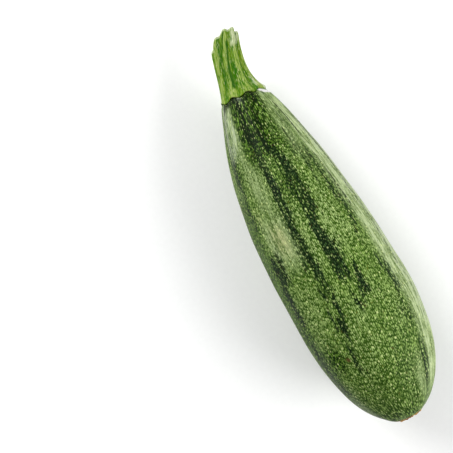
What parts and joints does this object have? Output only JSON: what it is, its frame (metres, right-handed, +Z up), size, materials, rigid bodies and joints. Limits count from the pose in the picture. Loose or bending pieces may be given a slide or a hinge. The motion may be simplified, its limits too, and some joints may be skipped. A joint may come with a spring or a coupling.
{
  "type": "zucchini",
  "caption": "Striped green zucchini as picked: club-shaped fruit with soft ribs, fluted cut stem and corky blossom scar, lying on its side.",
  "frame": {"origin": "on the surface that it lies on, under the middle of its box", "axes": "+X along the fruit towards its stem end, +Z up, +Y across"},
  "size_m": [0.212, 0.0618, 0.0623],
  "materials": {
    "skin": "satin",
    "stem": "satin",
    "scar": "matte"
  },
  "bodies": {
    "root": {"fruit": "skin", "stem": "stem", "blossom_scar": "scar"}
  },
  "joints": []
}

★ ★ ★ ★

## Brief
Without changing a word, restate the whole listing.

## Full answer
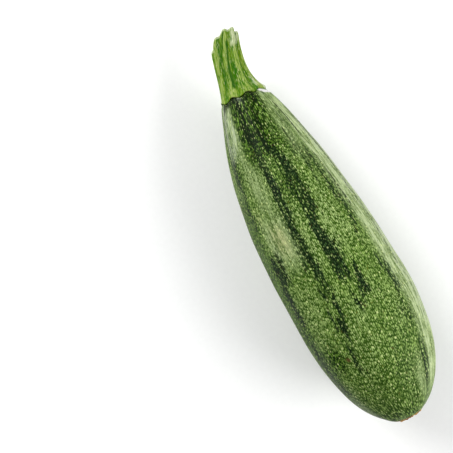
What parts and joints does this object have? Output only JSON: what it is, its frame (metres, right-handed, +Z up), size, materials, rigid bodies and joints. Limits count from the pose in the picture. Loose or bending pieces may be given a slide or a hinge. The motion may be simplified, its limits too, and some joints may be skipped. A joint may come with a spring or a coupling.
{
  "type": "zucchini",
  "caption": "Striped green zucchini as picked: club-shaped fruit with soft ribs, fluted cut stem and corky blossom scar, lying on its side.",
  "frame": {"origin": "on the surface that it lies on, under the middle of its box", "axes": "+X along the fruit towards its stem end, +Z up, +Y across"},
  "size_m": [0.212, 0.0618, 0.0623],
  "materials": {
    "skin": "satin",
    "stem": "satin",
    "scar": "matte"
  },
  "bodies": {
    "root": {"fruit": "skin", "stem": "stem", "blossom_scar": "scar"}
  },
  "joints": []
}